SET PROBLEM:
Extract the complete listing and output it unchanged.

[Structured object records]
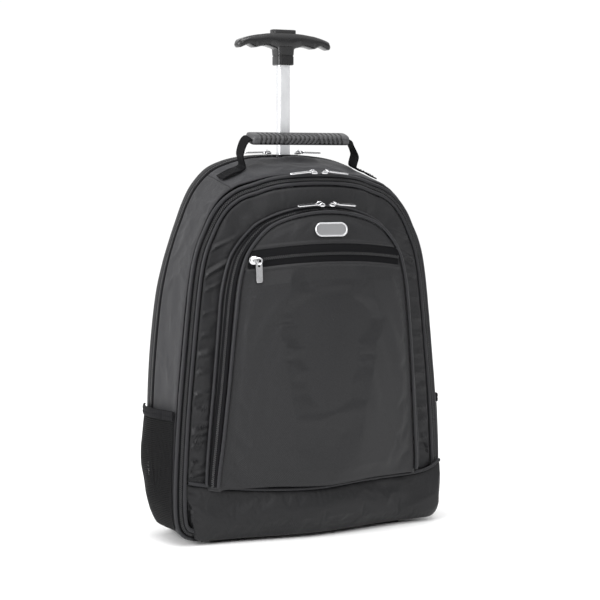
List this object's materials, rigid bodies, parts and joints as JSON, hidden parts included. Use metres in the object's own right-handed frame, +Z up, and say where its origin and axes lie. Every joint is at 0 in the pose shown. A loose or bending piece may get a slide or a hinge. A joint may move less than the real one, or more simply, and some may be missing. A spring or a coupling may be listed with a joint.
{
  "type": "wheeled backpack",
  "caption": "Domed soft backpack with a front pocket, net side pockets, a carrying grip, shoulder straps, rear wheels and a telescopic pulling handle.",
  "frame": {"origin": "on the ground, under the middle of the whole object's box", "axes": "+X to the right seen from the front, -Y towards the front with the pocket, +Z up along the pulling handle"},
  "size_m": [0.4044, 0.1922, 0.6385],
  "materials": {
    "front_and_top_cloth": "twill polyester, padded",
    "side_cloth": "twill polyester, padded",
    "base_cloth": "coated polyester",
    "piping_cloth": "plain weave binding over a cord",
    "zip_tape": "woven tape with a nylon coil",
    "net": "knitted net",
    "elastic": "gathered elastic band",
    "webbing": "woven webbing",
    "grip_rubber": "moulded soft rubber",
    "skid_rubber": "moulded rubber",
    "tyre_rubber": "matt rubber",
    "black_plastic": "fine moulded grain",
    "aluminium": "satin anodised",
    "steel": "turned",
    "nickel": "nickel plated"
  },
  "bodies": {
    "bag": {"axle_left": "steel", "axle_right": "steel", "back_shell": "front_and_top_cloth", "base_panel": "base_cloth", "bezel": "black_plastic", "boot_piping": "piping_cloth", "elastic_left": "elastic", "elastic_right": "elastic", "face_zip_tape": "zip_tape", "front_boot": "front_and_top_cloth", "front_panel": "front_and_top_cloth", "front_skid": "skid_rubber", "grip": "grip_rubber", "grip_webbing": "webbing", "label_plate": "nickel", "main_piping_inner": "piping_cloth", "main_piping_outer": "piping_cloth", "main_zip_tape": "zip_tape", "net_left": "net", "net_right": "net", "outer_tube": "aluminium", "pocket_piping_base": "piping_cloth", "pocket_piping_face": "piping_cloth", "pocket_shell": "front_and_top_cloth", "pocket_zip_tape": "zip_tape", "pull_face": "nickel", "pull_main_left": "nickel", "pull_main_right": "nickel", "pull_pocket_left": "nickel", "pull_pocket_right": "nickel", "pull_rear_left": "nickel", "pull_rear_right": "nickel", "rear_zip_left": "zip_tape", "rear_zip_right": "zip_tape", "shoulder_strap_left": "front_and_top_cloth", "shoulder_strap_right": "front_and_top_cloth", "side_panel_left": "side_cloth", "side_panel_right": "side_cloth", "slider_face": "nickel", "slider_main_left": "nickel", "slider_main_right": "nickel", "slider_pocket_left": "nickel", "slider_pocket_right": "nickel", "slider_rear_left": "nickel", "slider_rear_right": "nickel", "strap_buckle_left": "black_plastic", "strap_buckle_right": "black_plastic", "strap_web_left": "webbing", "strap_web_right": "webbing", "top_panel": "front_and_top_cloth", "wheel_well_left": "black_plastic", "wheel_well_right": "black_plastic"},
    "middle_stage": {"middle_tube": "aluminium"},
    "handle": {"pole": "aluminium", "tee": "black_plastic"},
    "button": {"button": "black_plastic"},
    "wheel_left": {"tyre_left": "tyre_rubber", "hub_left": "black_plastic"},
    "wheel_right": {"tyre_right": "tyre_rubber", "hub_right": "black_plastic"}
  },
  "joints": [
    {"name": "middle_tube_slide", "type": "slide", "parent": "bag", "child": "middle_stage", "axis": [0, 0, 1], "range_m": [0, 0.19]},
    {"name": "handle_slide", "type": "slide", "parent": "middle_stage", "child": "handle", "axis": [0, 0, 1], "range_m": [-0.112, 0.18]},
    {"name": "button_press", "type": "slide", "parent": "handle", "child": "button", "axis": [0, 0, 1], "range_m": [-0.0035, 0], "stiffness_N_per_m": 400, "springref_m": 0.002},
    {"name": "wheel_spin_left", "type": "hinge", "parent": "bag", "child": "wheel_left", "pos_m": [-0.135, 0.0535, 0.028], "axis": [1, 0, 0], "continuous": true},
    {"name": "wheel_spin_right", "type": "hinge", "parent": "bag", "child": "wheel_right", "pos_m": [0.135, 0.0535, 0.028], "axis": [1, 0, 0], "continuous": true}
  ]
}
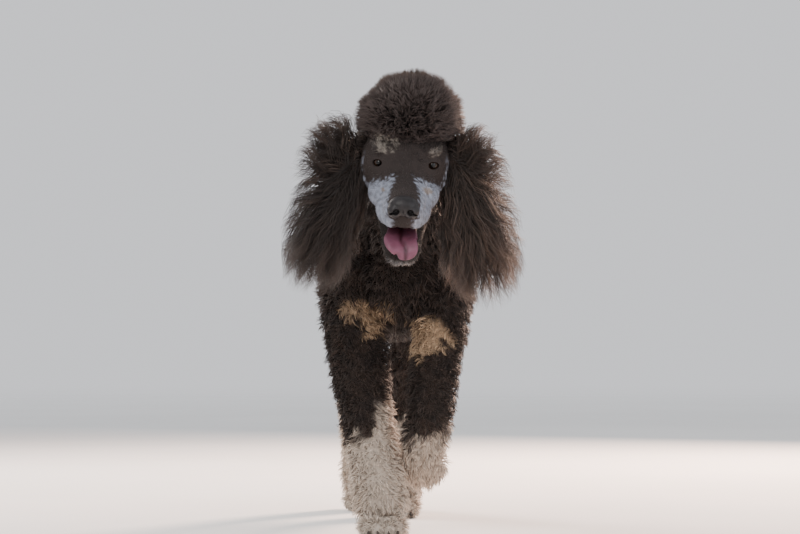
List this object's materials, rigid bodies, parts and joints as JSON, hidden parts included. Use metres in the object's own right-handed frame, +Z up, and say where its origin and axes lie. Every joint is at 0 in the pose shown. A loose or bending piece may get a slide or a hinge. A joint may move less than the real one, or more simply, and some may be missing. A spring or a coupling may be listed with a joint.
{
  "type": "standard poodle",
  "caption": "Life-size still model of a black and cream standard poodle in mid walk, head low, ears flung out, mouth open.",
  "frame": {"origin": "middle of the overall box, on the floor under the paws", "axes": "+Z up, the dog faces -Y, its left side is +X"},
  "size_m": [0.3228, 1.034, 0.6729],
  "materials": {
    "black_coat": "curly black coat with a warm brown cast",
    "cream_coat": "tight cream curls",
    "face_fur": "short clipped fur, black to grey",
    "nose_leather": "moist black",
    "tongue_skin": "moist pink",
    "eye_gloss": "glossy dark brown"
  },
  "bodies": {
    "root": {"chest": "black_coat", "ear_left": "black_coat", "ear_right": "black_coat", "eye_left": "eye_gloss", "eye_right": "eye_gloss", "foreleg_lower_left": "cream_coat", "foreleg_lower_right": "cream_coat", "foreleg_upper_left": "black_coat", "foreleg_upper_right": "black_coat", "forepaw_left": "cream_coat", "forepaw_right": "cream_coat", "head": "face_fur", "hindleg_lower_left": "cream_coat", "hindleg_lower_right": "cream_coat", "hindpaw_left": "cream_coat", "hindpaw_right": "cream_coat", "lower_jaw": "cream_coat", "neck": "black_coat", "nose": "nose_leather", "tail": "black_coat", "thigh_left": "black_coat", "thigh_right": "black_coat", "tongue": "tongue_skin", "topknot": "black_coat", "torso_rear": "black_coat"}
  },
  "joints": []
}
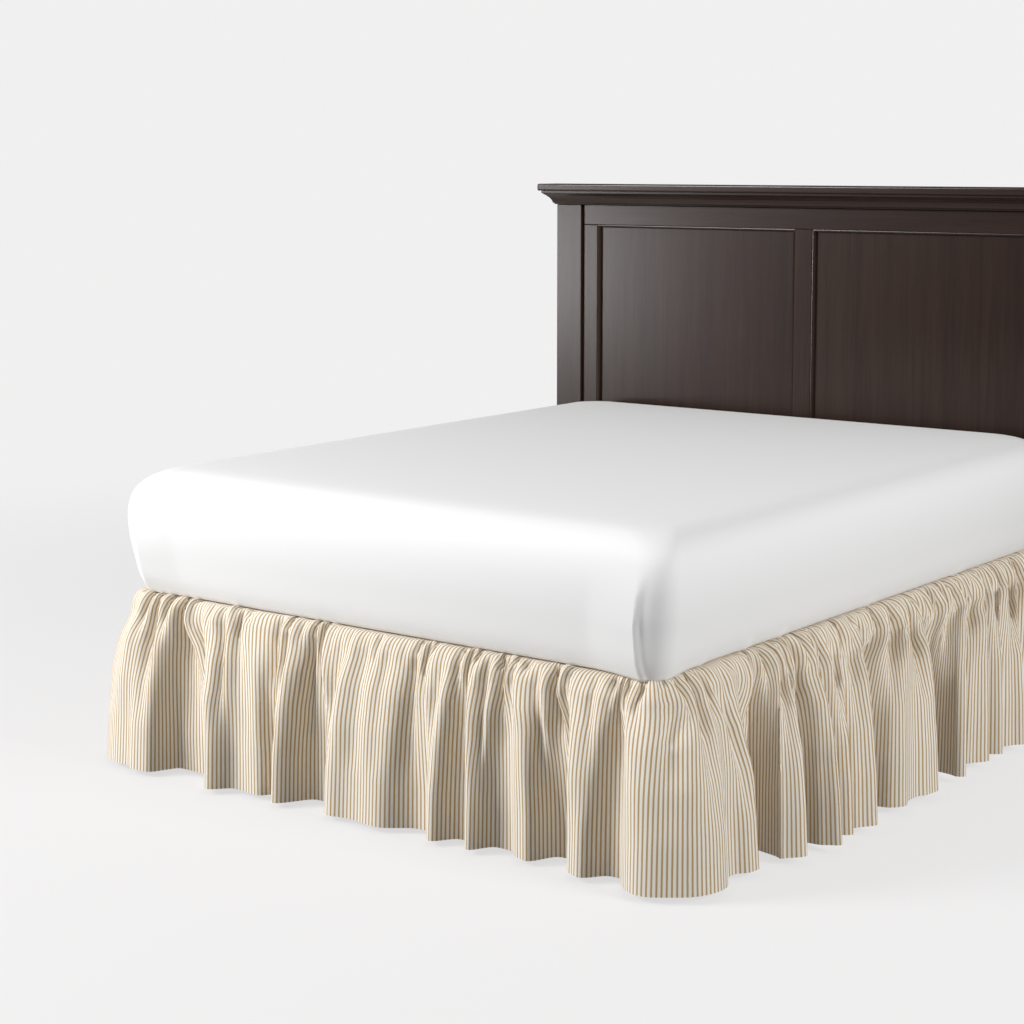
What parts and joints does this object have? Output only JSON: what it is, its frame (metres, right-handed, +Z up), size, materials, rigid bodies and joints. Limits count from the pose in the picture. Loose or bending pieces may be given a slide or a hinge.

RESPONSE:
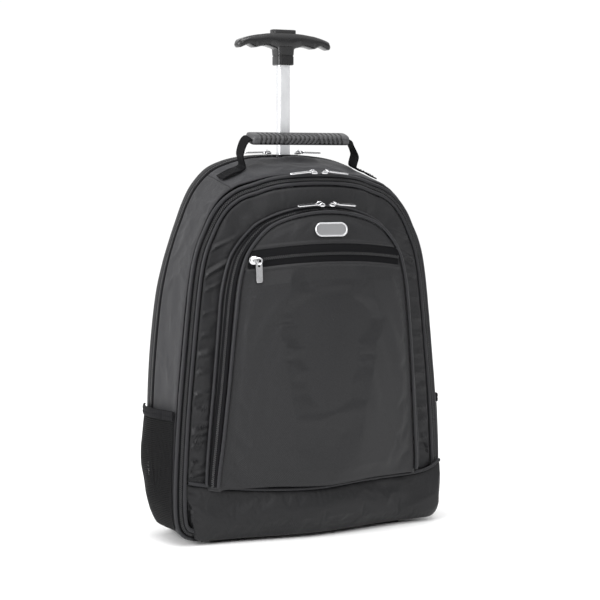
List this object's materials, rigid bodies, parts and joints as JSON, hidden parts included. Use metres in the object's own right-handed frame, +Z up, and say where its origin and axes lie. Every joint is at 0 in the pose shown. A loose or bending piece may get a slide or a hinge. A joint may move less than the real one, or more simply, and some may be missing. A spring or a coupling may be listed with a joint.
{
  "type": "wheeled backpack",
  "caption": "Domed soft backpack with a front pocket, net side pockets, a carrying grip, shoulder straps, rear wheels and a telescopic pulling handle.",
  "frame": {"origin": "on the ground, under the middle of the whole object's box", "axes": "+X to the right seen from the front, -Y towards the front with the pocket, +Z up along the pulling handle"},
  "size_m": [0.4044, 0.1922, 0.6385],
  "materials": {
    "front_and_top_cloth": "twill polyester, padded",
    "side_cloth": "twill polyester, padded",
    "base_cloth": "coated polyester",
    "piping_cloth": "plain weave binding over a cord",
    "zip_tape": "woven tape with a nylon coil",
    "net": "knitted net",
    "elastic": "gathered elastic band",
    "webbing": "woven webbing",
    "grip_rubber": "moulded soft rubber",
    "skid_rubber": "moulded rubber",
    "tyre_rubber": "matt rubber",
    "black_plastic": "fine moulded grain",
    "aluminium": "satin anodised",
    "steel": "turned",
    "nickel": "nickel plated"
  },
  "bodies": {
    "bag": {"axle_left": "steel", "axle_right": "steel", "back_shell": "front_and_top_cloth", "base_panel": "base_cloth", "bezel": "black_plastic", "boot_piping": "piping_cloth", "elastic_left": "elastic", "elastic_right": "elastic", "face_zip_tape": "zip_tape", "front_boot": "front_and_top_cloth", "front_panel": "front_and_top_cloth", "front_skid": "skid_rubber", "grip": "grip_rubber", "grip_webbing": "webbing", "label_plate": "nickel", "main_piping_inner": "piping_cloth", "main_piping_outer": "piping_cloth", "main_zip_tape": "zip_tape", "net_left": "net", "net_right": "net", "outer_tube": "aluminium", "pocket_piping_base": "piping_cloth", "pocket_piping_face": "piping_cloth", "pocket_shell": "front_and_top_cloth", "pocket_zip_tape": "zip_tape", "pull_face": "nickel", "pull_main_left": "nickel", "pull_main_right": "nickel", "pull_pocket_left": "nickel", "pull_pocket_right": "nickel", "pull_rear_left": "nickel", "pull_rear_right": "nickel", "rear_zip_left": "zip_tape", "rear_zip_right": "zip_tape", "shoulder_strap_left": "front_and_top_cloth", "shoulder_strap_right": "front_and_top_cloth", "side_panel_left": "side_cloth", "side_panel_right": "side_cloth", "slider_face": "nickel", "slider_main_left": "nickel", "slider_main_right": "nickel", "slider_pocket_left": "nickel", "slider_pocket_right": "nickel", "slider_rear_left": "nickel", "slider_rear_right": "nickel", "strap_buckle_left": "black_plastic", "strap_buckle_right": "black_plastic", "strap_web_left": "webbing", "strap_web_right": "webbing", "top_panel": "front_and_top_cloth", "wheel_well_left": "black_plastic", "wheel_well_right": "black_plastic"},
    "middle_stage": {"middle_tube": "aluminium"},
    "handle": {"pole": "aluminium", "tee": "black_plastic"},
    "button": {"button": "black_plastic"},
    "wheel_left": {"tyre_left": "tyre_rubber", "hub_left": "black_plastic"},
    "wheel_right": {"tyre_right": "tyre_rubber", "hub_right": "black_plastic"}
  },
  "joints": [
    {"name": "middle_tube_slide", "type": "slide", "parent": "bag", "child": "middle_stage", "axis": [0, 0, 1], "range_m": [0, 0.19]},
    {"name": "handle_slide", "type": "slide", "parent": "middle_stage", "child": "handle", "axis": [0, 0, 1], "range_m": [-0.112, 0.18]},
    {"name": "button_press", "type": "slide", "parent": "handle", "child": "button", "axis": [0, 0, 1], "range_m": [-0.0035, 0], "stiffness_N_per_m": 400, "springref_m": 0.002},
    {"name": "wheel_spin_left", "type": "hinge", "parent": "bag", "child": "wheel_left", "pos_m": [-0.135, 0.0535, 0.028], "axis": [1, 0, 0], "continuous": true},
    {"name": "wheel_spin_right", "type": "hinge", "parent": "bag", "child": "wheel_right", "pos_m": [0.135, 0.0535, 0.028], "axis": [1, 0, 0], "continuous": true}
  ]
}
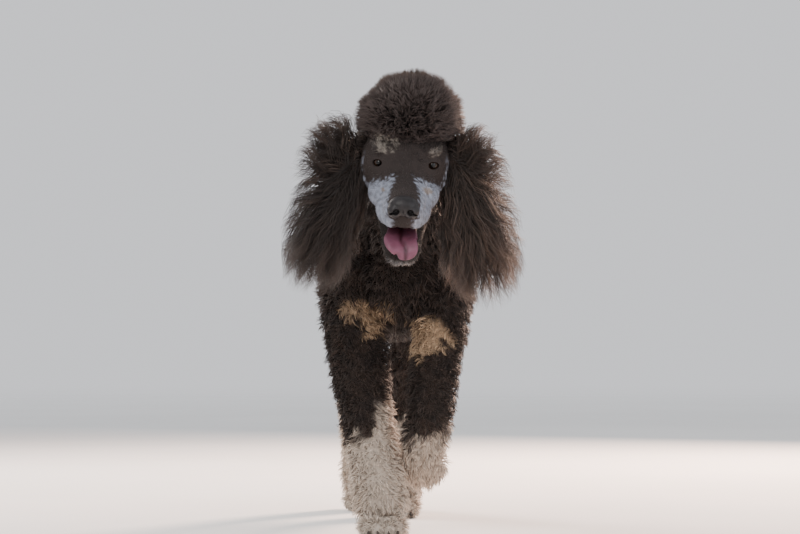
List this object's materials, rigid bodies, parts and joints as JSON, hidden parts included. Use metres in the object's own right-handed frame, +Z up, and say where its origin and axes lie. Every joint is at 0 in the pose shown. A loose or bending piece may get a slide or a hinge. A joint may move less than the real one, or more simply, and some may be missing. A spring or a coupling may be listed with a joint.
{
  "type": "standard poodle",
  "caption": "Life-size still model of a black and cream standard poodle in mid walk, head low, ears flung out, mouth open.",
  "frame": {"origin": "middle of the overall box, on the floor under the paws", "axes": "+Z up, the dog faces -Y, its left side is +X"},
  "size_m": [0.3228, 1.034, 0.6729],
  "materials": {
    "black_coat": "curly black coat with a warm brown cast",
    "cream_coat": "tight cream curls",
    "face_fur": "short clipped fur, black to grey",
    "nose_leather": "moist black",
    "tongue_skin": "moist pink",
    "eye_gloss": "glossy dark brown"
  },
  "bodies": {
    "root": {"chest": "black_coat", "ear_left": "black_coat", "ear_right": "black_coat", "eye_left": "eye_gloss", "eye_right": "eye_gloss", "foreleg_lower_left": "cream_coat", "foreleg_lower_right": "cream_coat", "foreleg_upper_left": "black_coat", "foreleg_upper_right": "black_coat", "forepaw_left": "cream_coat", "forepaw_right": "cream_coat", "head": "face_fur", "hindleg_lower_left": "cream_coat", "hindleg_lower_right": "cream_coat", "hindpaw_left": "cream_coat", "hindpaw_right": "cream_coat", "lower_jaw": "cream_coat", "neck": "black_coat", "nose": "nose_leather", "tail": "black_coat", "thigh_left": "black_coat", "thigh_right": "black_coat", "tongue": "tongue_skin", "topknot": "black_coat", "torso_rear": "black_coat"}
  },
  "joints": []
}
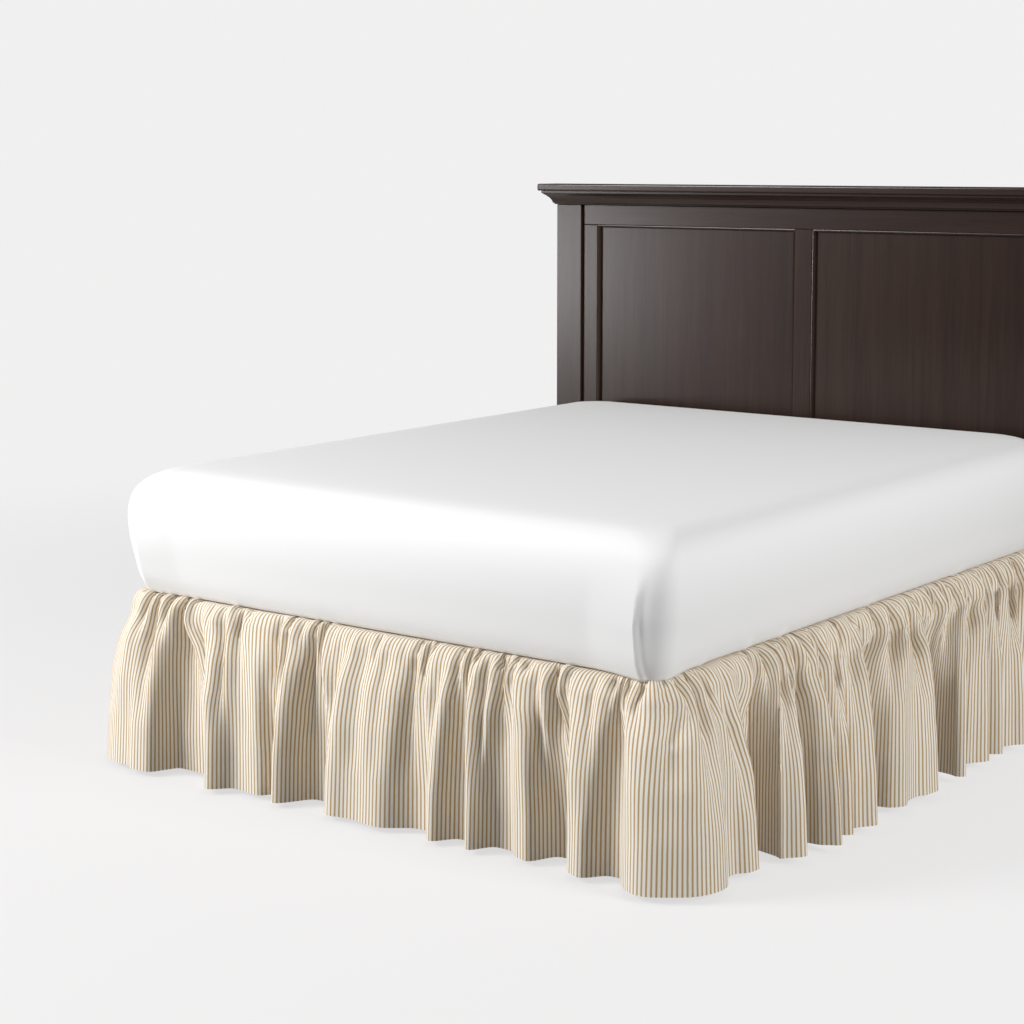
What parts and joints does this object have? Output only JSON: what it is, its frame (metres, right-handed, +Z up), size, materials, rigid bodies and joints. Limits count from the pose in the picture. Loose or bending pieces may be given a slide or a hinge.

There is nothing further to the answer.